-- begin Recorded data --

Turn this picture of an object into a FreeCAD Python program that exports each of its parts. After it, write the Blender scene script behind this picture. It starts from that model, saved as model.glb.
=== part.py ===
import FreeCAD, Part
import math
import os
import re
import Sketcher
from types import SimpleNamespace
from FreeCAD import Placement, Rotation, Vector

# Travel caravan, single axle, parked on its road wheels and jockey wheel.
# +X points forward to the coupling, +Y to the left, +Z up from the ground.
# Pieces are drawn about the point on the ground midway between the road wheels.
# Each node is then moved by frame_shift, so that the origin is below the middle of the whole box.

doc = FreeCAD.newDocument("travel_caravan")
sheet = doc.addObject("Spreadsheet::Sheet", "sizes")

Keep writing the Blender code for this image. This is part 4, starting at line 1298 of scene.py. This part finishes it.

-- end Recorded data --
-- begin Recorded data --

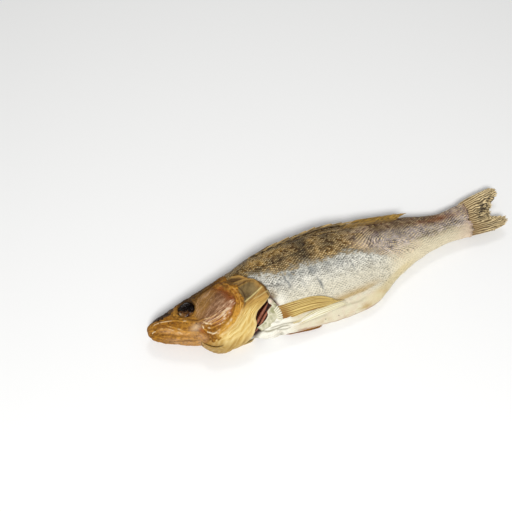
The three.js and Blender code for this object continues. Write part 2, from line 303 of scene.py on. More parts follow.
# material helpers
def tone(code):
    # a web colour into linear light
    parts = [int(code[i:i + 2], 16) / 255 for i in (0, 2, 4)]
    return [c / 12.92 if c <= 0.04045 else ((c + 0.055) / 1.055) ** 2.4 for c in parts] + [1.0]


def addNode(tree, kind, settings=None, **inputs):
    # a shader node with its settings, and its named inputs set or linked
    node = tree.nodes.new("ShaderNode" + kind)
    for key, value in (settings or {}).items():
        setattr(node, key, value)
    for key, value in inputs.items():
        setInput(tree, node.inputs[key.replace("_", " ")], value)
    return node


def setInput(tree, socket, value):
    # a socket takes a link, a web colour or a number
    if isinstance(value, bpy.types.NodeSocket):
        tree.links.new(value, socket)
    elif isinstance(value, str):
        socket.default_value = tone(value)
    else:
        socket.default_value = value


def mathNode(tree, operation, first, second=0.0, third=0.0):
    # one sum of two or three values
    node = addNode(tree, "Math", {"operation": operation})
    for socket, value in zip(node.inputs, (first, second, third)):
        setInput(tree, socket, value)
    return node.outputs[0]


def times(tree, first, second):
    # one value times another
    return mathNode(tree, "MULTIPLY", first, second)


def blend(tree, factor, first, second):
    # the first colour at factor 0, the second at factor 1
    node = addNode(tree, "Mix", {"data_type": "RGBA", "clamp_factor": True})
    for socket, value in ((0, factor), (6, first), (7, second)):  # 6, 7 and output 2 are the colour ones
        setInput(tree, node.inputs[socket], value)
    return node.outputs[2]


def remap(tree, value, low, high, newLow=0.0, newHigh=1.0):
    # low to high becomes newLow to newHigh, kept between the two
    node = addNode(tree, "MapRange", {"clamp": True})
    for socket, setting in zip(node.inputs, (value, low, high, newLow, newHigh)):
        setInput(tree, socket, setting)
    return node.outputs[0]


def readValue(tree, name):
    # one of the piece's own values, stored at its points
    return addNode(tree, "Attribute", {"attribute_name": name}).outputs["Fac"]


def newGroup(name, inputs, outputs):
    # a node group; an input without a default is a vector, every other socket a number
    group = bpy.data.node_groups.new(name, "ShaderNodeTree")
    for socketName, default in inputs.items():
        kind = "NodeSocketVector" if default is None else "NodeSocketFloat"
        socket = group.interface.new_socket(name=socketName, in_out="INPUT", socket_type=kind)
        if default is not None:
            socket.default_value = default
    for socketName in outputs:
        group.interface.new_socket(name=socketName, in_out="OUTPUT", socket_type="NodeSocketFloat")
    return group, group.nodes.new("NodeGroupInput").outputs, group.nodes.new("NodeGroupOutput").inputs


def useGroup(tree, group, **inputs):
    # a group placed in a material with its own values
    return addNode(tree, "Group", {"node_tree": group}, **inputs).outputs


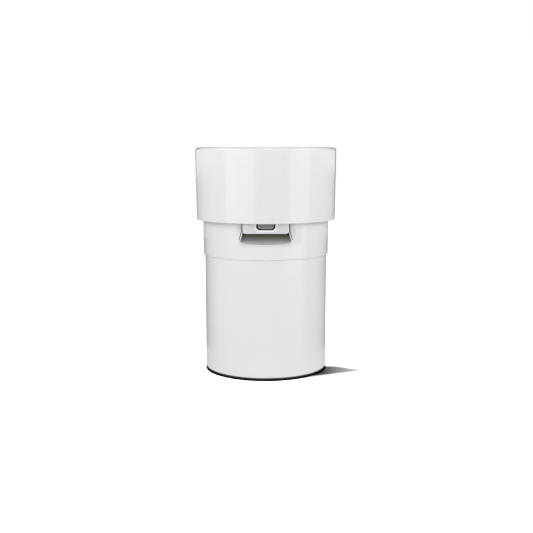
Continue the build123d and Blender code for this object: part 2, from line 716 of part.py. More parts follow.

-- end Recorded data --
-- begin Recorded data --

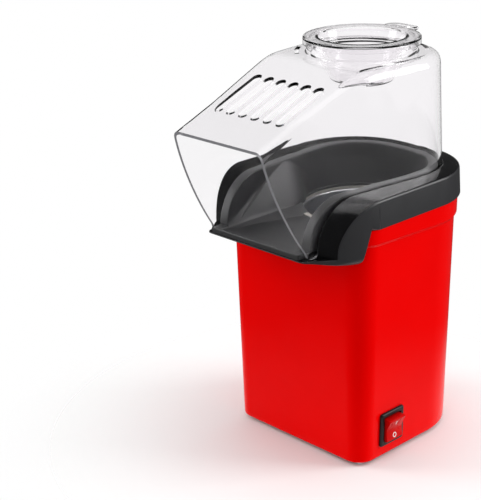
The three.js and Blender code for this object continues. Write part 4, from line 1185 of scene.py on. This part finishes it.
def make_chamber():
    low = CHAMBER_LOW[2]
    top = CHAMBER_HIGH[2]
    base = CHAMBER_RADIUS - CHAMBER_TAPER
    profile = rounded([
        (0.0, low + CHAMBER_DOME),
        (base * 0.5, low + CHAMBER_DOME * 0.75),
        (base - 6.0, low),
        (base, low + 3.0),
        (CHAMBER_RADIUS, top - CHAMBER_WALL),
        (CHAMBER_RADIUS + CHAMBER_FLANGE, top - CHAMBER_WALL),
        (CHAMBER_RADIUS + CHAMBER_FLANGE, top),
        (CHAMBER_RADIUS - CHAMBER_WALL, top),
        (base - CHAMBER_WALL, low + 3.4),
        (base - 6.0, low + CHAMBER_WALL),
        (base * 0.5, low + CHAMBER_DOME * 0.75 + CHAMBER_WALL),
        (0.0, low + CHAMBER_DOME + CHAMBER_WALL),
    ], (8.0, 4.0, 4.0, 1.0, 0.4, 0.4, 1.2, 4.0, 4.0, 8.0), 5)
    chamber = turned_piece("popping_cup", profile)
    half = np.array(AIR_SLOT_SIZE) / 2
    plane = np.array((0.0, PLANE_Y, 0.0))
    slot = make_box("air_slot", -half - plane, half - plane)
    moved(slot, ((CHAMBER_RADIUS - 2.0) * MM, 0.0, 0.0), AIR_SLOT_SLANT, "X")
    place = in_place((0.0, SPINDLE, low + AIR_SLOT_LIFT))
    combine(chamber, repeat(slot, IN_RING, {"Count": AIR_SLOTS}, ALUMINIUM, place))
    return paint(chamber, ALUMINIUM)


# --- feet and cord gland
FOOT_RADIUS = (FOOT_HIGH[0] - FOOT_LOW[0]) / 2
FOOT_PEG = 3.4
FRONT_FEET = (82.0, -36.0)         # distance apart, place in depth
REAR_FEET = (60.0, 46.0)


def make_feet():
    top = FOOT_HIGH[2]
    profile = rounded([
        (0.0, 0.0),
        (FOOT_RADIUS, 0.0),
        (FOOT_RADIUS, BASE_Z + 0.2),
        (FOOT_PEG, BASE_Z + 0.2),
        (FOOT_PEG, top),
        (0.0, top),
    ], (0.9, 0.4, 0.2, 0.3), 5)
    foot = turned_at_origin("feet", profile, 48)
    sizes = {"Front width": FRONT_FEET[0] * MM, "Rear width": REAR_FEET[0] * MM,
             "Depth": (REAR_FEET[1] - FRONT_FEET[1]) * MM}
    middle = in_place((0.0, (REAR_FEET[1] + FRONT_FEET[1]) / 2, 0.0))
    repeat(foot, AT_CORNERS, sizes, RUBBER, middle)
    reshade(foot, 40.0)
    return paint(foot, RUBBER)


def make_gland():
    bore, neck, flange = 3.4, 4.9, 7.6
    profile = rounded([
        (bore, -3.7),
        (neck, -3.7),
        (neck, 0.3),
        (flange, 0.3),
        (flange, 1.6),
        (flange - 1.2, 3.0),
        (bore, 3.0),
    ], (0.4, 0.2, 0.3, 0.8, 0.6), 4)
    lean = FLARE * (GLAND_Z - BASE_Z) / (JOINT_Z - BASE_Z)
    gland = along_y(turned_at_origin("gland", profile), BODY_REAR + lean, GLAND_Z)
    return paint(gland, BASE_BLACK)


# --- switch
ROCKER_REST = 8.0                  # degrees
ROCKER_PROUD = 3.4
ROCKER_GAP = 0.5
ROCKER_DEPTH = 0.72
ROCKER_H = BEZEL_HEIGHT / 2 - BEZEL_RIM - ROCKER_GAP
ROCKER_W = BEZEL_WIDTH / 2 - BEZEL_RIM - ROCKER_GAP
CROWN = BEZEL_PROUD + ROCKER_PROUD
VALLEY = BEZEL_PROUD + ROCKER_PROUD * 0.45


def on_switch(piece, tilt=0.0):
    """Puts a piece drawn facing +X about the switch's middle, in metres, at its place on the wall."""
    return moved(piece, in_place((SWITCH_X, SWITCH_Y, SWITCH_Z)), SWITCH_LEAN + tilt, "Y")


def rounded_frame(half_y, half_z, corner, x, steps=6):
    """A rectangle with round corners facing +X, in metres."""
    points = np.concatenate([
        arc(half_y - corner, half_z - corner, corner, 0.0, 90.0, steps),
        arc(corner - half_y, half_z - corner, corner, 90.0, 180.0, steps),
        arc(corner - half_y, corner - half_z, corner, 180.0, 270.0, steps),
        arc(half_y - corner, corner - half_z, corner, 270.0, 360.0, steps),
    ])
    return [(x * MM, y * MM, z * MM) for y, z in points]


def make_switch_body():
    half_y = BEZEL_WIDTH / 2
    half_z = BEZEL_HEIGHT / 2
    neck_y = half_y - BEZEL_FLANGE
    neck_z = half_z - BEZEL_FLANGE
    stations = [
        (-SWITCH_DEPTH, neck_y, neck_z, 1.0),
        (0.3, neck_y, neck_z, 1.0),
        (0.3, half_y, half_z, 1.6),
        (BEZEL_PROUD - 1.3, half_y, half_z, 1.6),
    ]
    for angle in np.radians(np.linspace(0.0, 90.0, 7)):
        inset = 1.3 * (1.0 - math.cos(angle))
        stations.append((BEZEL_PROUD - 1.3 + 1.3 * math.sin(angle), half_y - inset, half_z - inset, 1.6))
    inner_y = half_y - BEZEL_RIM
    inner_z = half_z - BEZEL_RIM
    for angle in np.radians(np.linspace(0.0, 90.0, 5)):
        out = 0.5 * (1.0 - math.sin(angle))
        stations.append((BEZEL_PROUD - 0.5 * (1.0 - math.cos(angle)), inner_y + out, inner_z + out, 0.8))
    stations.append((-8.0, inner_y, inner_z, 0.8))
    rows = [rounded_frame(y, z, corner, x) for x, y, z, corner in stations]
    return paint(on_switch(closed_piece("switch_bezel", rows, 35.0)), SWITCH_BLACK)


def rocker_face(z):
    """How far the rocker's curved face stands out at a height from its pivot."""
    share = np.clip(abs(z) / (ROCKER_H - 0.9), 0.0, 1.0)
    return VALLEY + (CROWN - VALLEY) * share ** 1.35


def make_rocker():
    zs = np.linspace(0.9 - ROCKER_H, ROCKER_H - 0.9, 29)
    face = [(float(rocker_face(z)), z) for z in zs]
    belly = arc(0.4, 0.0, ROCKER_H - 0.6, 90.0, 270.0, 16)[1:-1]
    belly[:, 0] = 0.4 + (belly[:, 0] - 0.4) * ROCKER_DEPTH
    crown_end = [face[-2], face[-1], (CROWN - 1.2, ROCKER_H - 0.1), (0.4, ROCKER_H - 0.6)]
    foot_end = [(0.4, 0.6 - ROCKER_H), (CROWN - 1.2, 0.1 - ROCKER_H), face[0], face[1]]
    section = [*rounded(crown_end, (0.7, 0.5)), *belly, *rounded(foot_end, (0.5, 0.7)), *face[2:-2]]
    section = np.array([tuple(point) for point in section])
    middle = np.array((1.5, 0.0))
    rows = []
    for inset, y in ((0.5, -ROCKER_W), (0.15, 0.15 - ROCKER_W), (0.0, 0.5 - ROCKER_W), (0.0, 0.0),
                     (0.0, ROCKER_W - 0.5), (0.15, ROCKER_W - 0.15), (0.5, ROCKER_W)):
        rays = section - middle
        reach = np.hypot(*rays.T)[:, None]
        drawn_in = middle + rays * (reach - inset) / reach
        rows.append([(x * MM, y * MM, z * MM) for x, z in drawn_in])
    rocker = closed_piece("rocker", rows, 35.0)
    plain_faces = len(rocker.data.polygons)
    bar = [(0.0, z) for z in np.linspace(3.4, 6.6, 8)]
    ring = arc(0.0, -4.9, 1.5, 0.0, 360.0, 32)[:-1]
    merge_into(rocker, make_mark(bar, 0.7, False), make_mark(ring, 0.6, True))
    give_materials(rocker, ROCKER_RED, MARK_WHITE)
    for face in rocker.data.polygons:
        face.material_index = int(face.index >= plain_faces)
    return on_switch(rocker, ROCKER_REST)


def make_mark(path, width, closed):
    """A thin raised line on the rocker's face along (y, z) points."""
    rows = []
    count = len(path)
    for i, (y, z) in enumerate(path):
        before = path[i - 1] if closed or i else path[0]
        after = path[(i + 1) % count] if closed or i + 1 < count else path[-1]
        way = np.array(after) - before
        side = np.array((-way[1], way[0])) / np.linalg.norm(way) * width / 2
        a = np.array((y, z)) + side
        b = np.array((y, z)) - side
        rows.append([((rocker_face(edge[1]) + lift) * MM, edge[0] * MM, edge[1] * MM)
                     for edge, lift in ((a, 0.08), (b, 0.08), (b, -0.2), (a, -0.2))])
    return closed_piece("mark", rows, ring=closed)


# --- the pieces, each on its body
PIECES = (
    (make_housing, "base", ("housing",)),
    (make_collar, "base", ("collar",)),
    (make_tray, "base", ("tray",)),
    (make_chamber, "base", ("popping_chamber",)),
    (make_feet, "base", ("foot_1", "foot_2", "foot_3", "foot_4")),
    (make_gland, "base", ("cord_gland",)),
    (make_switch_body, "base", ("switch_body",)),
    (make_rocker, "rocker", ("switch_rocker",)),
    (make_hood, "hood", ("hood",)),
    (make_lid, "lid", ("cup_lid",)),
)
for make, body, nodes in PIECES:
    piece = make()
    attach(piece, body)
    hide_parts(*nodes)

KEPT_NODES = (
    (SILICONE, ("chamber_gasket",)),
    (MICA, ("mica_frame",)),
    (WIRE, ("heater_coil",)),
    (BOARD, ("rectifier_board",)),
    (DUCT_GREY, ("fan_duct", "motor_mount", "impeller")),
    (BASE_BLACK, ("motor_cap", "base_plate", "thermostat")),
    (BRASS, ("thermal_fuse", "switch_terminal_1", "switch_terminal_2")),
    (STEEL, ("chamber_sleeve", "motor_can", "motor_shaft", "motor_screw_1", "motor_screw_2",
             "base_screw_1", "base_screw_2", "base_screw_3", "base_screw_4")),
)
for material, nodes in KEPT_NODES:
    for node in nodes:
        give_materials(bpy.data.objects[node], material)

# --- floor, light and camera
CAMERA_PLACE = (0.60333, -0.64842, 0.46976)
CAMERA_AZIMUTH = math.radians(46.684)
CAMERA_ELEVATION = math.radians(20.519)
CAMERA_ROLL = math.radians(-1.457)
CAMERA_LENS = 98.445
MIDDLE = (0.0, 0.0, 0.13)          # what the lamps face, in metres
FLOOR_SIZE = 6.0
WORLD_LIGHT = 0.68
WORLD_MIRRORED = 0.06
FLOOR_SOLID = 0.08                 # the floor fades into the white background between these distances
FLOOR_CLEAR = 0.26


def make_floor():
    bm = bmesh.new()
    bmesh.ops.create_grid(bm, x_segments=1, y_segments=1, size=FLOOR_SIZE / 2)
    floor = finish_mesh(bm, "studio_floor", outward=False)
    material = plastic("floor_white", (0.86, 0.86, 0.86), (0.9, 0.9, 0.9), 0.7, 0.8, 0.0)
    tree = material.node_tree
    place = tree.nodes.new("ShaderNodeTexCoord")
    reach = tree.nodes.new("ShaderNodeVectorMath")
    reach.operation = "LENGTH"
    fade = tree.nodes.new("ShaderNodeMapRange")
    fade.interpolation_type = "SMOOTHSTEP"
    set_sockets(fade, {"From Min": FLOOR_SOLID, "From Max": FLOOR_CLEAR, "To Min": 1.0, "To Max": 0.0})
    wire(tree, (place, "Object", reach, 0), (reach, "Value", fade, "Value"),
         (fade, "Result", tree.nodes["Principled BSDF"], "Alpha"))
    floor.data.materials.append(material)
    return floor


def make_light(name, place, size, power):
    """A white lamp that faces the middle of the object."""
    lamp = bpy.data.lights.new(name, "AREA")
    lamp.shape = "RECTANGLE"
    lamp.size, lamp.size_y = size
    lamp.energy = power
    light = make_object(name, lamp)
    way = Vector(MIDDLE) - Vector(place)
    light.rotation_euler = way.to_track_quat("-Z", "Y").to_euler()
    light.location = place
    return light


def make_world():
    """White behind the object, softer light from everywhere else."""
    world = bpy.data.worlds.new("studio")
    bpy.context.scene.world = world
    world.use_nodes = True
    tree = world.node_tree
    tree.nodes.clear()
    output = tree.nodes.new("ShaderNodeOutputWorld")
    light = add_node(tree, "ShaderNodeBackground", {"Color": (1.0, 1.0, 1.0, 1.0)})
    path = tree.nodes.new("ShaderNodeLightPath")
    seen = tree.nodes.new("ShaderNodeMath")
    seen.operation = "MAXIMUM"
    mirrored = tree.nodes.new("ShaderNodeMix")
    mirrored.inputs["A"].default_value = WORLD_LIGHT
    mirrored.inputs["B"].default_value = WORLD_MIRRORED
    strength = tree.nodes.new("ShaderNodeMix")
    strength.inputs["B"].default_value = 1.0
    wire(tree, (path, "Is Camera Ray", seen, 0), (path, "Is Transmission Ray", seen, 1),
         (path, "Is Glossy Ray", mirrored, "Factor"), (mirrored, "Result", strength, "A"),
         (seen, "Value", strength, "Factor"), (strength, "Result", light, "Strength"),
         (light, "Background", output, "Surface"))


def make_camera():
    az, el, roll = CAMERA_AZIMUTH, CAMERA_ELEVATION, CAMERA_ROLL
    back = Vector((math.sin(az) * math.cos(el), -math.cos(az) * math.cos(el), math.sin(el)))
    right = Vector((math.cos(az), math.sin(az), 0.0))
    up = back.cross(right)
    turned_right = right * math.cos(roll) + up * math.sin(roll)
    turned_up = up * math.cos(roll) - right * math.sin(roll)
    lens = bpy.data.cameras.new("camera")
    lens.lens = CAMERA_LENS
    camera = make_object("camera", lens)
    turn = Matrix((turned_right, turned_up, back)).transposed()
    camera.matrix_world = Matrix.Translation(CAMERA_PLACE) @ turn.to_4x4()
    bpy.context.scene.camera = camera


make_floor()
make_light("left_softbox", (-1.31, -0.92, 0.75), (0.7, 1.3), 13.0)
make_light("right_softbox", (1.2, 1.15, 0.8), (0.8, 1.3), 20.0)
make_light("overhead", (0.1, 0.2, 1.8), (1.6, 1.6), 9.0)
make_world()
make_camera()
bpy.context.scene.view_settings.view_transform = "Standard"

-- end Recorded data --

**Prompt**
For this exercise, gather every line of the data that contains the word "continues".

**Reply to the task**
The three.js and Blender code for this object continues. Write part 2, from line 303 of scene.py on. More parts follow.
The three.js and Blender code for this object continues. Write part 4, from line 1185 of scene.py on. This part finishes it.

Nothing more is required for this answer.